YOLO-Former: YOLO Shakes Hand With ViT
Javad Khoramdel, Ahmad Moori, Yasamin Borhani, Armin Ghanbarzadeh, Esmaeil Najafi
TL;DR
This paper tackles the trade-off between accuracy and speed in real-time object detection by augmenting YOLOv4 with transformer-inspired attention. It introduces YOLO-Former, featuring a Convolutional Transformer Module and a Convolutional Self-Attention Module (CSAM) integrated into the backbone, along with extensive augmentations and regularizations. Empirical results on Pascal VOC (augmented with COCO data) show mAP improvements up to around 86% and near real-time FPS, with single-head CSAM providing the best speed-accuracy balance and MHMB achieving the highest accuracy. The work demonstrates the viability of incorporating ViT-like attention into one-stage detectors and highlights data augmentation and regularization as crucial factors for unlocking gains.
Abstract
The proposed YOLO-Former method seamlessly integrates the ideas of transformer and YOLOv4 to create a highly accurate and efficient object detection system.

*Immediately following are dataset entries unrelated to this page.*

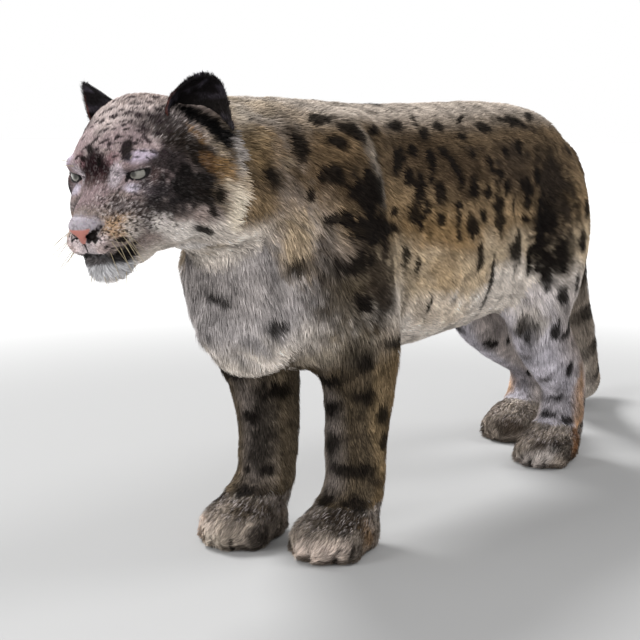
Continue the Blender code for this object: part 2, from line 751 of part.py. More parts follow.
def nostril_cutter(side):
    """A bent, tapered plug in the shape of one nostril."""
    rows = []
    for x, y, z, wide, deep in NOSTRIL:
        rows.append((*in_head(x, side * y, z), wide, deep))
    built = bmesh.new()
    add_tube(built, rows, steps=3, sides=10)
    return object_from("nostril", built)


def add_nose(pieces):
    """Takes the nose leather out of the head as a piece of its own, and opens the nostrils in both."""
    nose = copy_of(pieces["head"], "nose")
    boolean(nose, nose_block("leather", 0.0), "INTERSECT")
    boolean(pieces["head"], nose_block("bed", 1.3 * GAP), "DIFFERENCE")
    for side in (1, -1):
        plug = nostril_cutter(side)
        boolean(nose, plug, "DIFFERENCE", keep=True)
        boolean(pieces["head"], plug, "DIFFERENCE")
    pieces["nose"] = largest_body(nose)
    pieces["head"] = largest_body(pieces["head"])


# The left ear, in the head's axes: both ends of its root and its tip, which give the plane of its rim
EAR_FRONT = Vector((-0.077, 0.056, 0.041))
EAR_BACK = Vector((-0.136, 0.090, -0.026))
EAR_TIP = Vector((-0.118, 0.083, 0.070))

# Rows from below the root, sunk in the skull, to the tip: height in the rim's plane, where the rim runs in front
# and behind, measured along the root from its middle, and how deep the cup is there
EAR_ROWS = [
    (-0.0300, -0.0360, 0.0440, 0.0400),
    (-0.0120, -0.0490, 0.0520, 0.0420),
    (0.0020, -0.0560, 0.0490, 0.0420),
    (0.0130, -0.0585, 0.0380, 0.0380),
    (0.0240, -0.0550, 0.0285, 0.0320),
    (0.0345, -0.0505, 0.0190, 0.0230),
    (0.0440, -0.0435, 0.0095, 0.0140),
    (0.0520, -0.0350, -0.0010, 0.0070),
    (0.0560, -0.0265, -0.0090, 0.0030),
]
EAR_DEEPEST = 0.30
EAR_ACROSS = 11
EAR_THICKNESS = 0.0036


def ear_shell(side, word):
    """A cupped, rounded ear: rows across it from the root up to the tip, each bowed back between its two rims."""
    middle = (EAR_BACK + EAR_FRONT) / 2
    along = (EAR_BACK - EAR_FRONT).normalized()
    up = EAR_TIP - middle
    up = (up - along * up.dot(along)).normalized()
    opening = along.cross(up)
    built = bmesh.new()
    corners = []
    for height, front, back, depth in EAR_ROWS:
        row = []
        for k in range(EAR_ACROSS):
            s = -1 + 2 * k / (EAR_ACROSS - 1)
            from_deepest = (s - EAR_DEEPEST) / (1 + EAR_DEEPEST if s < EAR_DEEPEST else 1 - EAR_DEEPEST)
            bow = depth * (1 - abs(from_deepest) ** 2.2)
            arch = 0.0012 * (1 - s * s)
            point = middle + along * (front + (back - front) * (s + 1) / 2) + up * (height + arch) - opening * bow
            row.append(built.verts.new(in_head(point.x, side * point.y, point.z)))
        corners.append(row)
    for one, two in zip(corners, corners[1:]):
        for i in range(EAR_ACROSS - 1):
            built.faces.new((one[i], one[i + 1], two[i + 1], two[i]))
    bmesh.ops.triangulate(built, faces=built.faces)
    bmesh.ops.recalc_face_normals(built, faces=built.faces)
    ear = object_from("ear_" + word, built)
    thick = ear.modifiers.new("thickness", "SOLIDIFY")
    thick.thickness = EAR_THICKNESS
    thick.offset = 0.0
    return apply_modifiers(ear)


def add_ears(pieces):
    """Stands both ears on the skull, each root cut to the skull's own surface."""
    for side, word in ((1, "left"), (-1, "right")):
        ear = ear_shell(side, word)
        for host in ("head", "neck"):
            boolean(ear, grown(pieces[host], 1.4 * GAP), "DIFFERENCE")
        pieces["ear_" + word] = largest_body(ear)


def colour_of(name):
    """Which material a piece has."""
    if name.startswith("eye"):
        return "eye"
    if name == "nose":
        return "nose_leather"
    if name.startswith("ear"):
        return "fur_dark"
    if name.startswith(("jaw", "hindpaw", "forepaw")):
        return "fur_pale"
    return "fur_back"


def finish(pieces):
    """Gives each piece its material and smooth shading, and sets the whole on the origin's floor."""
    made = {}
    for name, (colour, roughness) in MATERIALS.items():
        material = bpy.data.materials.new(name)
        material.use_nodes = True
        shader = material.node_tree.nodes["Principled BSDF"]
        shader.inputs["Base Color"].default_value = colour
        shader.inputs["Roughness"].default_value = roughness
        made[name] = material
    places = np.vstack([points_of(piece.data) for piece in pieces.values()])
    low, high = places.min(axis=0), places.max(axis=0)
    SHIFT.xyz = (-(low[0] + high[0]) / 2, -(low[1] + high[1]) / 2, -low[2])
    for name, piece in pieces.items():
        piece.name = name
        piece.data.name = name
        piece.data.materials.clear()
        piece.data.materials.append(made[colour_of(name)])
        piece.data.shade_smooth()
        piece.data.transform(Matrix.Translation(SHIFT))
        piece.data.update()


SHIFT = Vector((0, 0, 0))


def main():
    """Builds the whole animal."""
    clear_scene()
    skin = sculpt(soften(fused_skin()))
    skin = thin_out(skin)
    skin = boolean(skin, box("below", (-1.2, -0.6, -0.2), (1.2, 0.6, 0.0)), "DIFFERENCE")
    for knife in knives():
        skin = boolean(skin, knife, "DIFFERENCE")
    pieces = part_the_skin(skin)
    add_nose(pieces)
    add_eyes(pieces)
    add_ears(pieces)
    finish(pieces)
    return pieces


if __name__ == "__main__":
    main()
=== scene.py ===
# %% [markdown]
# # A snow leopard, standing still
#
# The solids of the animal come in as a fixed frame: their sizes and places are final. This lesson gives them their
# looks. One living skin is drawn over the solids, it gets eyes, lids and a wet nose, and then a coat of short, thin
# tufts that lie along the body and carry the animal's markings.

# %% Load the solids
import json
import math

import bpy
import numpy as np
from mathutils import Matrix, Vector
from mathutils.bvhtree import BVHTree

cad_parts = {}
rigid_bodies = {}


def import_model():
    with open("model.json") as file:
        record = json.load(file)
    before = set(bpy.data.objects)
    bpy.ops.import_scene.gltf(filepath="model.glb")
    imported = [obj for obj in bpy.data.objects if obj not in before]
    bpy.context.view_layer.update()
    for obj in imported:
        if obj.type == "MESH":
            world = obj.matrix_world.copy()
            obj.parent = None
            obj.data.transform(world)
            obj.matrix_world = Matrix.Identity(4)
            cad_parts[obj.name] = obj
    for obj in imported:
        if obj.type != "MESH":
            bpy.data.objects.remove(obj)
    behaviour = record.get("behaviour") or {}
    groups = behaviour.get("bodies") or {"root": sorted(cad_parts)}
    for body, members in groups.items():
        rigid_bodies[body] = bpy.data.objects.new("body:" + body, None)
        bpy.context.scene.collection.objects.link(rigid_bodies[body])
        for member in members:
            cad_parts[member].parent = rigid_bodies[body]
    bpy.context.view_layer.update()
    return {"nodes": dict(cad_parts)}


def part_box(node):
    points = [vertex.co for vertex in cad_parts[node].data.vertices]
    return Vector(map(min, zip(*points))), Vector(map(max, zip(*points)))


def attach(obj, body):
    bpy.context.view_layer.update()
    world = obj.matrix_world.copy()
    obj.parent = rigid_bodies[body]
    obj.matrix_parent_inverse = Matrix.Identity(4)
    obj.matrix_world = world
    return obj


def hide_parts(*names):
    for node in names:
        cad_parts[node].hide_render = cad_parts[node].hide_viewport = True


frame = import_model()
print("solids:", len(frame["nodes"]))

# %% [markdown]
# The head is turned and lowered, so its features are easiest to place in axes of its own: x runs to the nose, y to
# the animal's left and z to the crown, from a point between the eyes. The two eyeballs of the frame fix that point.
# The body's own origin is worked out from the same point, so that every later place follows the frame.

# %% Axes of the head and of the body
HEAD_YAW, HEAD_PITCH, HEAD_ROLL = math.radians(12.0), math.radians(20.5), math.radians(3.0)
EYES_IN_HEAD = Vector((-0.0130, 0.0, -0.0035))
HEAD_IN_BODY = Vector((0.678, 0.007, 0.513))


def middle(node):
    """The middle of a solid's box."""
    low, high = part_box(node)
    return (low + high) / 2


turned = Matrix.Rotation(HEAD_YAW, 3, "Z") @ Matrix.Rotation(HEAD_PITCH, 3, "Y")
HEAD_TURN = turned @ Matrix.Rotation(HEAD_ROLL, 3, "X")
HEAD_AT = (middle("eye_left") + middle("eye_right")) / 2 - HEAD_TURN @ EYES_IN_HEAD
BODY_AT = HEAD_AT - HEAD_IN_BODY


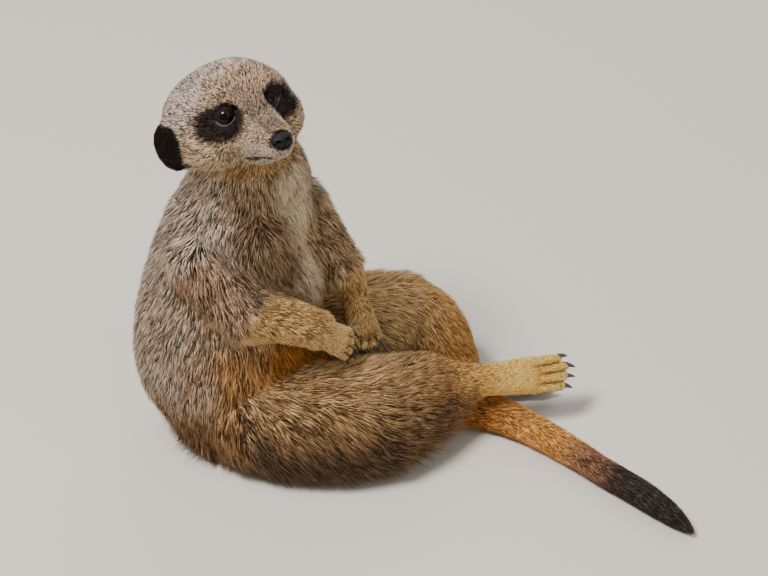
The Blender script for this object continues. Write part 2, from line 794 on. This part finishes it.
def mark_chest(marks):
    """The chest's pale stripe and dark whorl, and the shaded coat low on the right side."""
    lay = marks.lay
    points, rough, wide = marks.points, marks.rough, marks.wide
    trunk, thighs, shank = marks.trunk, marks.thighs, marks.of["right_shank"]
    _, y, z = points.T
    reach = np.interp(z, (110, 150), (11.5, 13.5))
    stripe = to_line(points, CHEST_STRIPE)[0] + 6 * rough + 3 * wide - reach
    lay(STRIPE, trunk * ramp(stripe, 3, -7), 0.8)
    whorl = away_from(points, CHEST_WHORL, (12, 9, 5.5)) + 0.5 * rough
    lay(WHORL, 0.7 * trunk * ramp(whorl, 1.4, 0.4), 0.28)
    low = (thighs + trunk + shank) * ramp(z + 9 * wide, 50, 26) * ramp(y, 0, -30)
    lay(RUMP, low * 0.85, 0.33)
    right = ramp(y, -4, -24)
    lay(UNDER, (thighs + 0.5 * shank) * ramp(z + 8 * wide, 44, 24) * right, 0.2)
    lay(UNDER, 0.6 * trunk * ramp(z + 8 * wide, 26, 10) * right, 0.3)


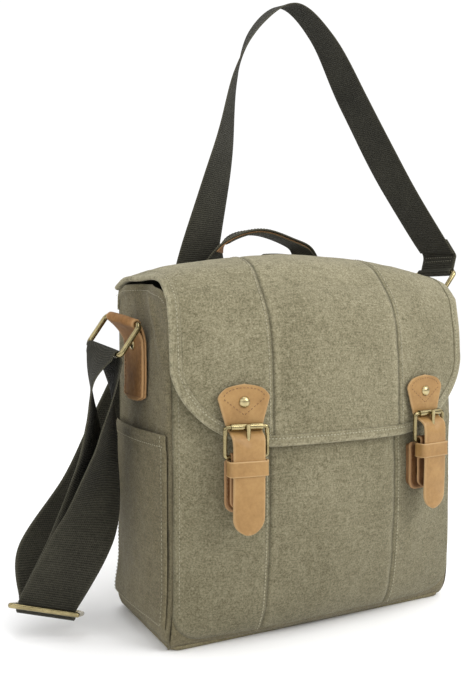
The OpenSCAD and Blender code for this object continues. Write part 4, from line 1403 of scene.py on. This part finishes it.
def side_tab(side, side_name, bar, bar_frame, low, seed):
    """leather strip folded over a ring's bar and sewn flat on the gusset, down to z = low"""
    across = np.linspace(-1, 1, 21) * TAB_HALF
    outer_top, inner_top = bar[2] - 9, bar[2] - 8
    t = np.linspace(0, 1, 16)[:, None]
    outer_leg = xyz(side * (157.0 - 0.9 * np.sin(math.pi * t)), bar[1] + across,
                    low + (outer_top - low) * t)
    angles = np.radians(np.linspace(-60, 200, 40))[:, None]
    local = xyz(side * 3.4 * np.cos(angles), across, 3.4 * np.sin(angles))
    fold = bar + local @ bar_frame.T
    t = np.linspace(0, 1, 18)[:, None]
    inner_leg = xyz(side * (154.4 - 0.6 * np.sin(math.pi * t)), bar[1] + across,
                    inner_top - (inner_top - low) * t)
    grid = np.concatenate([outer_leg, fold, inner_leg])
    for _ in range(7):
        relax(grid, 14, -14, side=0.25)
    # keep the fold round the bar
    grid[20:52] = grid[20:52] * 0.25 + fold[4:-4] * 0.75
    # narrow both ends a little
    length = arc(grid[:, 10])
    from_end = np.minimum(length, length[-1] - length)
    narrowing = np.sqrt(np.clip(1 - np.clip(1 - from_end / 5, 0, 1) ** 3, 0.02, 1)) ** 0.4
    row = np.arange(len(grid))
    narrowing[np.minimum(row, len(grid) - 1 - row) >= 10] = 1
    grid[..., 1] = bar[1] + (grid[..., 1] - bar[1]) * narrowing[:, None]
    name = "side_tab_" + side_name
    # painted shade under the roll of the fold, on the darker shaded copy of the leather
    fix(sheet(name + "_leather", grid, 1.15, -1.15, LEATHER_TAB_SHADED, flip=side > 0,
              swell=0.35 * rumple(grid[..., 1], grid[..., 2], 12, seed), wear=0.95,
              wear_width=1.6, roll=(0.2, 1.2), painted_shade=0.5 * bell(row - 18, 2.5)[:, None]), name)

    stitch_half = TAB_HALF - 3.2
    z = np.linspace(low + 4, bar[2] - 14, 40)
    x = side * (158.15 - 0.9 * np.sin(np.pi * (z - low) / (outer_top - low)))
    for y in (-stitch_half, stitch_half):
        seam("root_l", xyz(x, bar[1] + y, z), (side, 0, 0))
    y = bar[1] + np.linspace(-stitch_half, stitch_half, 16)
    seam("root_l", xyz(side * 157.9, y, low + 4), (side, 0, 0))


def tab_rivet(side, side_name, z):
    profile = [(TAB_RIVET_RADIUS * r, TAB_RIVET_HEIGHT * h) for r, h in TAB_RIVET]
    return rivet("tab_rivet_" + side_name, profile, TAB_RIVET_HEIGHT,
                 lambda v: xyz(side * (157.6 + v[:, 2]), -1.0 - side * v[:, 0], z - v[:, 1]))


side_tab(-1, "left", TAB_BAR_LEFT, LEFT_FRAME, low=207.0, seed=61)
side_tab(1, "right", TAB_BAR_RIGHT, np.eye(3), low=230.0, seed=63)
fix(tab_rivet(-1, "left", z=256.0), "side_tab_rivets")
fix(tab_rivet(1, "right", z=278.0))

# ------------------------------------------------------------------ threads and body
# group: material, CAD body it moves with (None leaves it unattached with its transform baked)
THREADS = {
    "root": (THREAD, "root"), "root_d": (THREAD_DARK, "root"), "root_l": (THREAD_LEATHER, "root"),
    "root_w": (THREAD_WEBBING, "root"), "ring_right": (THREAD_WEBBING, "ring_right"),
    "leather": (THREAD_LEATHER, "flap_front"), "handle": (THREAD_WEBBING, "handle"),
    "flap": (THREAD_DARK, None), "flap_l": (THREAD, None)}
for group, (vertices, faces) in stitches.items():
    material, body = THREADS[group]
    piece = put("stitches_" + group, vertices, faces, material, np.zeros((len(vertices), 2)))
    if body is None:
        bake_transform(piece)
    else:
        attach(piece, body)
for piece in root_pieces:
    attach(piece, "root")


# ------------------------------------------------------------------ CAD hardware
def finish_hardware():
    """the CAD hardware keeps its shape and gets its finish"""
    metal_names = ("ring_", "roller_", "prong_", "buckle_", "snap", "slider", "rivet")
    for name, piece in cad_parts.items():
        lower = name.lower()
        if any(key in lower for key in metal_names):
            material = BRASS_RIVET if "rivet" in lower else BRASS
        elif lower == "base_board":
            material = BOARD
        else:
            continue
        if not piece.material_slots:
            piece.data.materials.append(material)
        for slot in piece.material_slots:
            slot.material = material


finish_hardware()


# ------------------------------------------------------------------ stage (metres)
def add_floor():
    bpy.ops.mesh.primitive_plane_add(size=120, location=(0, 1.5, -0.0006))
    floor = bpy.context.object
    floor.name = "floor"
    material, nodes = new_material("floor_pale")
    nodes.surface({"Base Color": (0.965, 0.965, 0.965, 1), "Roughness": 1.0,
                   "Specular IOR Level": 0.0})
    floor.data.materials.append(material)


def add_world():
    """even white light; glossy rays see a dark surround with a bright band overhead"""
    world = bpy.data.worlds.new("studio")
    bpy.context.scene.world = world
    world.use_nodes = True
    nodes = Nodes(world.node_tree)
    plain = world.node_tree.nodes["Background"]
    plain.inputs["Color"].default_value = (1, 1, 1, 1)
    plain.inputs["Strength"].default_value = 1.05
    reflected = nodes.node("ShaderNodeBackground")
    direction = nodes.separate(nodes.node("ShaderNodeTexCoord").outputs["Generated"])
    height = nodes.math("MULTIPLY_ADD", direction[2], 0.5, 0.5)     # -1..1 to 0..1
    # height, brightness
    glow = nodes.ramp(height, (0.30, 0.30), (0.50, 0.10), (0.60, 0.16), (0.72, 1.5),
                      (0.80, 1.7), (0.90, 0.45))
    nodes.feed(glow, reflected.inputs[0])
    rays = nodes.node("ShaderNodeLightPath")
    mix = nodes.node("ShaderNodeMixShader")
    nodes.feed(rays.outputs["Is Glossy Ray"], mix.inputs[0])
    nodes.feed(plain.outputs[0], mix.inputs[1])
    nodes.feed(reflected.outputs[0], mix.inputs[2])
    nodes.feed(mix.outputs[0], world.node_tree.nodes["World Output"].inputs[0])


def add_area_light(name, location, size, power):
    light = bpy.data.lights.new(name, "AREA")
    light.shape = "RECTANGLE"
    light.size = light.size_y = size
    light.energy = power
    lamp = bpy.data.objects.new(name, light)
    lamp.location = location
    aim = Vector((0, 0, 0.2)) - Vector(location)
    lamp.rotation_euler = aim.to_track_quat("-Z", "Y").to_euler()
    bpy.context.scene.collection.objects.link(lamp)


def add_camera():
    lens = bpy.data.cameras.new("camera")
    lens.sensor_width = 36
    lens.lens = 42.34
    camera = bpy.data.objects.new("camera", lens)
    bpy.context.scene.collection.objects.link(camera)
    camera.location = (-0.3969, -0.6676, 0.2912)
    forward = Vector((0.4568, 0.8884, -0.0451))
    camera.rotation_euler = forward.to_track_quat("-Z", "Y").to_euler()
    bpy.context.scene.camera = camera


add_floor()
add_world()
add_area_light("key", location=(0.75, -1.25, 1.15), size=0.9, power=15)
add_area_light("top", location=(0.1, -0.1, 1.7), size=1.2, power=9)
add_area_light("fill", location=(-1.3, -0.9, 0.5), size=1.0, power=2.2)
add_camera()
# a colour configuration may lack the Standard view
try:
    bpy.context.scene.view_settings.view_transform = "Standard"
except TypeError:
    pass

The method leverages the fast inference speed of YOLOv4 and incorporates the advantages of the transformer architecture through the integration of convolutional attention and transformer modules. The results demonstrate the effectiveness of the proposed approach, with a mean average precision (mAP) of 85.76\% on the Pascal VOC dataset, while maintaining high prediction speed with a frame rate of 10.85 frames per second. The contribution of this work lies in the demonstration of how the innovative combination of these two state-of-the-art techniques can lead to further improvements in the field of object detection.